A megaoperação que alcançou endereços na Avenida Faria Lima expôs, com rara nitidez, a face financeira do crime organizado. Mandados foram cumpridos em escritórios de investimentos, fintechs e empresas ligadas à cadeia de combustíveis, em ação coordenada por forças estaduais e federais. O objetivo declarado foi rastrear bilhões supostamente lavados por redes associadas ao PCC, com bloqueios e apreensões de grande porte. Até o momento, não há relatos de feridos ou mortos.

Essa megaoperação realça o contraste da realidade das operações dentro das favelas. Nas periferias, a presença do Estado tende a vir acompanhada de letalidade, casas reviradas e rotas escolares interrompidas.

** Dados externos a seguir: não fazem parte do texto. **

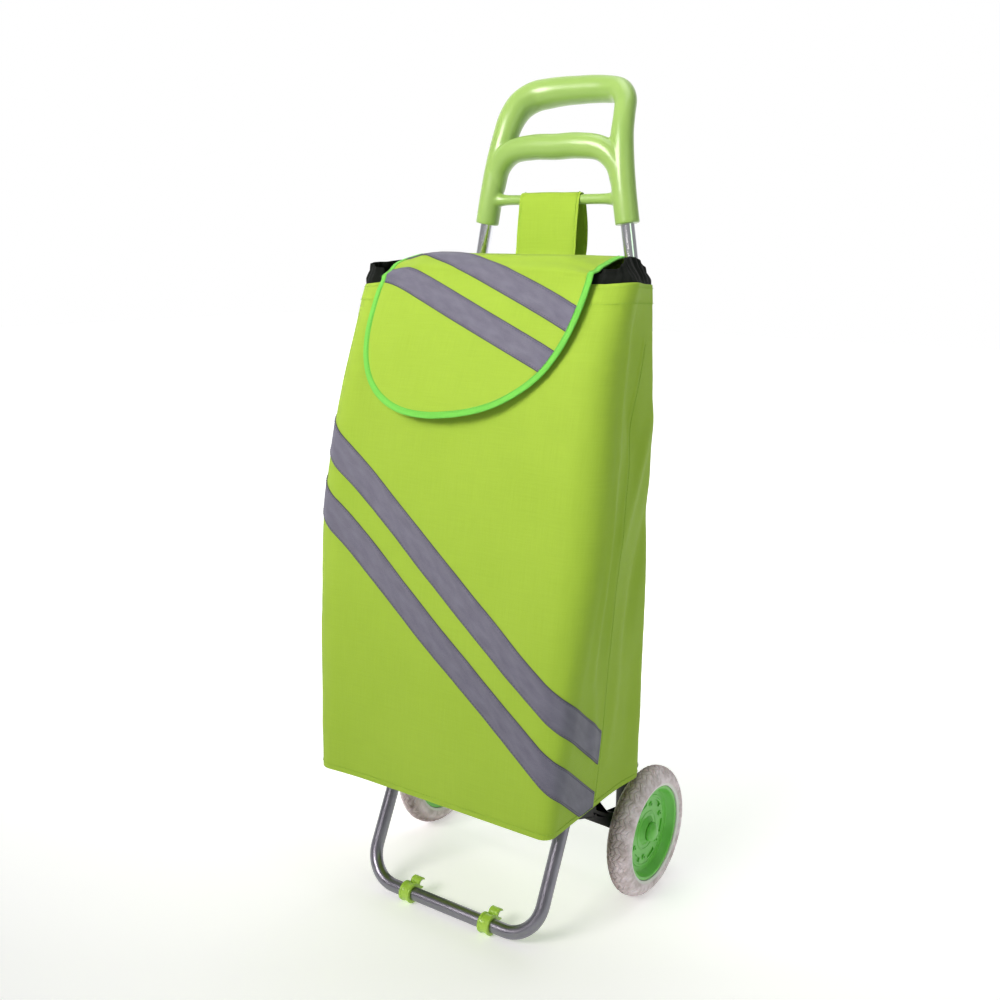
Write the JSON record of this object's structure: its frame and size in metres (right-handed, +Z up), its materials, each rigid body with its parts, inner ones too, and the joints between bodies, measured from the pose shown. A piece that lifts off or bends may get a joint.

Na Faria Lima, coração do capital financeiro, a polícia bateu à porta, recolheu documentos, clonou HDs e saiu sem disparar um tiro. É o mesmo braço estatal, mas com resultados humanos radicalmente distintos.

Se as autoridades dizem saber onde se articulam os cérebros financeiros, por que a violência letal se concentra apenas nas áreas urbanas? Por que o Estado mata tanto na favela e não encosta o dedo no gatilho quando entra em edifícios de luxo? A resposta não está apenas na estratégia, mas na cor da pele e no CEP de quem é considerado “alvo legítimo”.

Divone Ferreira chora a morte da filha, Gabrielle Ferreira da Cunha, alvejada durante operação policial

A carne mais barata do mercado é a carne negra

A geografia da repressão tem cor e classe. Nas favelas, a maioria das vítimas tem pele preta, é pobre e vive em territórios abandonados pelo poder público. Jovens são executados sob suspeita e há operações com saldo de dezenas de mortos, como se a lei deixasse de valer para certos corpos. Não é apenas ausência de prova: é ausência de valor atribuído à vida dessas pessoas.

Diferentemente, na Faria Lima os números sugerem uma engrenagem muito acima da “boca de fumo”. Fala-se em milhares de postos, importações de derivados, sonegação bilionária, fintechs atuando como bancos paralelos e fundos com dezenas de bilhões sob gestão. Esse é o território da planilha, da auditoria e do balanço — e também onde decisões discretas deslocam fortunas e corroem políticas públicas. Quando o crime veste terno, o impacto social se mede em hospitais sem insumos, escolas sucateadas e transporte precário.

A polícia sabe agir com inteligência, discrição e sem disparar armas de grosso calibre. A operação na Faria Lima prova que existe capacidade técnica. O que não existe é vontade política de aplicar esse mesmo padrão nas comunidades pobres, onde a ação do Estado continua sendo a face da morte.

PF, Receita e MPSP

O mérito da ação recente não apaga a assimetria histórica. A periferia foi tratada por décadas como campo de batalha, com operações que terminam em luto e versões oficiais em que a prova raramente chega ao tribunal. Já o andar de cima sempre contou com o amortecedor do litígio sofisticado e do tempo processual. Se o Estado consegue agir com rigor e sem sangue na Faria Lima, pode, e deve, adotar o mesmo padrão humano e técnico nas favelas.

Não se trata de inverter a violência, mas de estancar o racismo estrutural que define quem é suspeito, quem pode morrer sem julgamento e quem será poupado por “falta de provas”. Enquanto os grandes nomes são blindados com notas técnicas e gabinetes jurídicos, mães negras seguem enterrando seus filhos sem direito à verdade ou à justiça.